GIVEN INSTRUCTION: Write out the full listing again, exactly as it stands.

PROVIDED DATA:
— Start —
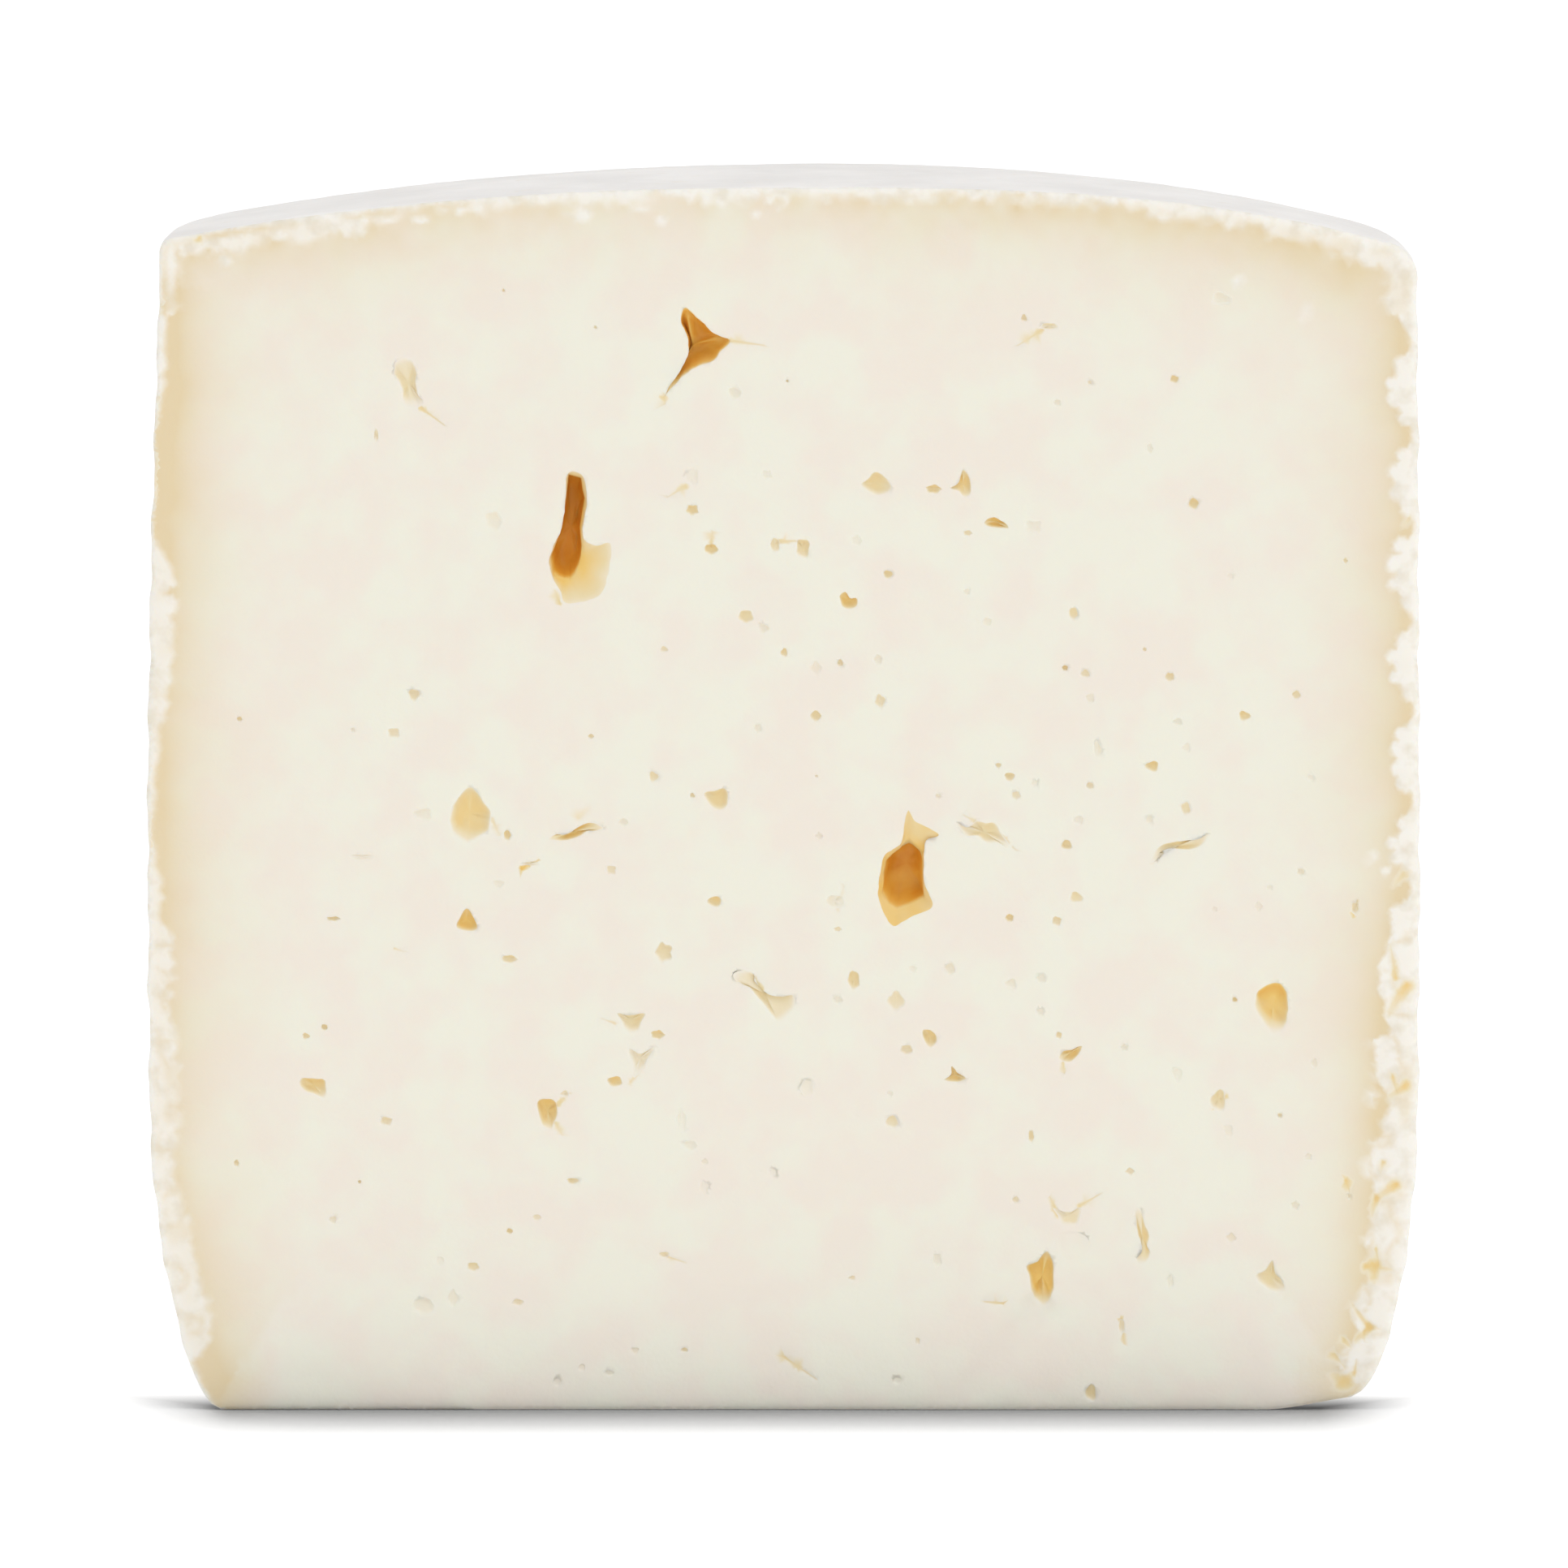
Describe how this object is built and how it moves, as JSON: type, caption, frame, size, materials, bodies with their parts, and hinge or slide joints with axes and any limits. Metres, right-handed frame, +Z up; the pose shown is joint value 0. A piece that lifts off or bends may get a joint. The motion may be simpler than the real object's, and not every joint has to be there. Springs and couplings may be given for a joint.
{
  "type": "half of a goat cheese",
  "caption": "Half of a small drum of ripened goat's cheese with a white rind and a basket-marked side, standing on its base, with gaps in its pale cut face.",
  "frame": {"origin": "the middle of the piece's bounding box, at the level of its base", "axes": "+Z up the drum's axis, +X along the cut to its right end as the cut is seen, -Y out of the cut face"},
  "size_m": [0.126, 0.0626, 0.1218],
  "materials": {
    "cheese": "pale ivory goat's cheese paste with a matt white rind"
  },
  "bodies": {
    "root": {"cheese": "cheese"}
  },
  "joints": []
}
— End —
REPLY TO THE EXERCISE:
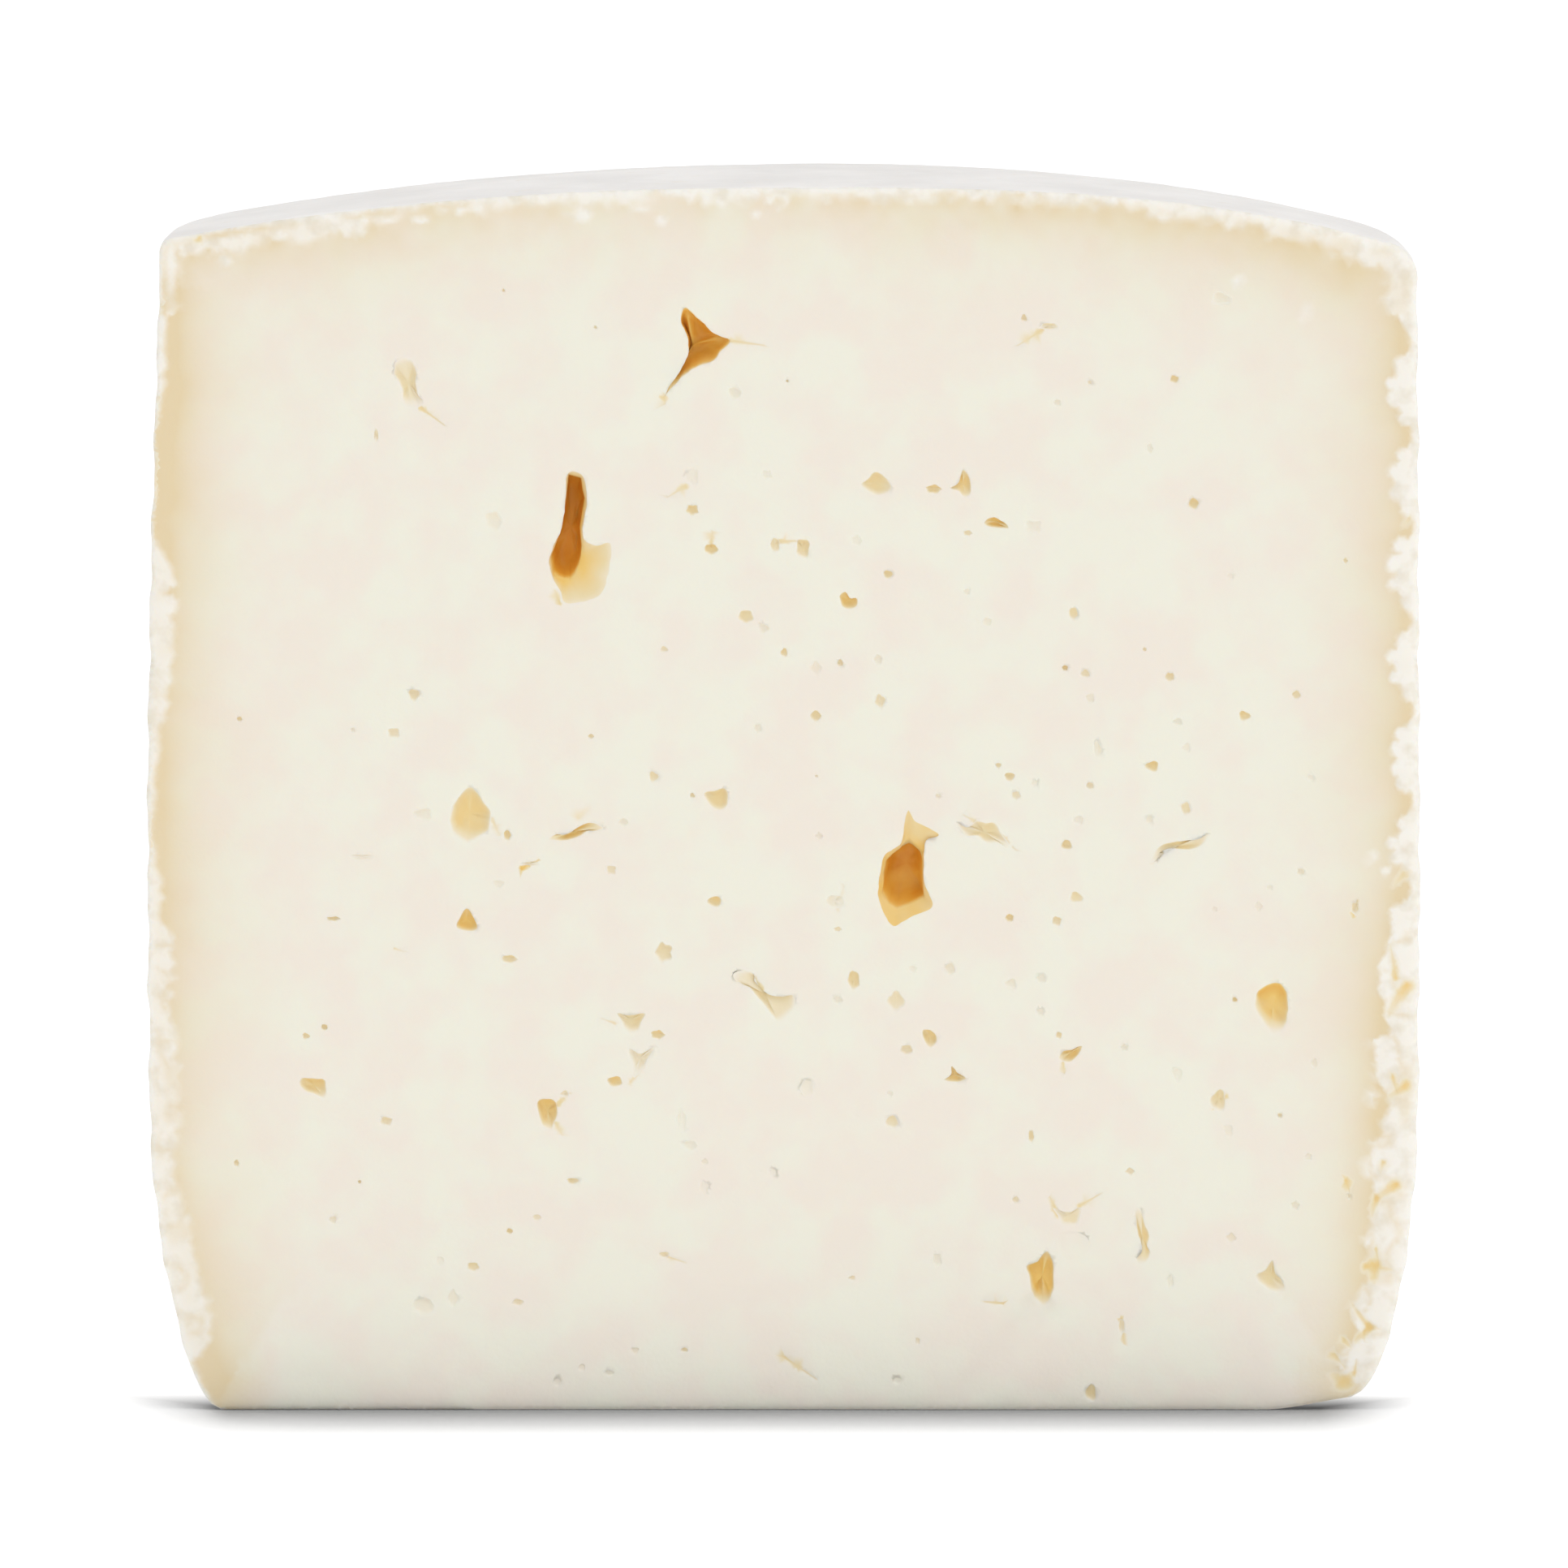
Describe how this object is built and how it moves, as JSON: type, caption, frame, size, materials, bodies with their parts, and hinge or slide joints with axes and any limits. Metres, right-handed frame, +Z up; the pose shown is joint value 0. A piece that lifts off or bends may get a joint. The motion may be simpler than the real object's, and not every joint has to be there. Springs and couplings may be given for a joint.
{
  "type": "half of a goat cheese",
  "caption": "Half of a small drum of ripened goat's cheese with a white rind and a basket-marked side, standing on its base, with gaps in its pale cut face.",
  "frame": {"origin": "the middle of the piece's bounding box, at the level of its base", "axes": "+Z up the drum's axis, +X along the cut to its right end as the cut is seen, -Y out of the cut face"},
  "size_m": [0.126, 0.0626, 0.1218],
  "materials": {
    "cheese": "pale ivory goat's cheese paste with a matt white rind"
  },
  "bodies": {
    "root": {"cheese": "cheese"}
  },
  "joints": []
}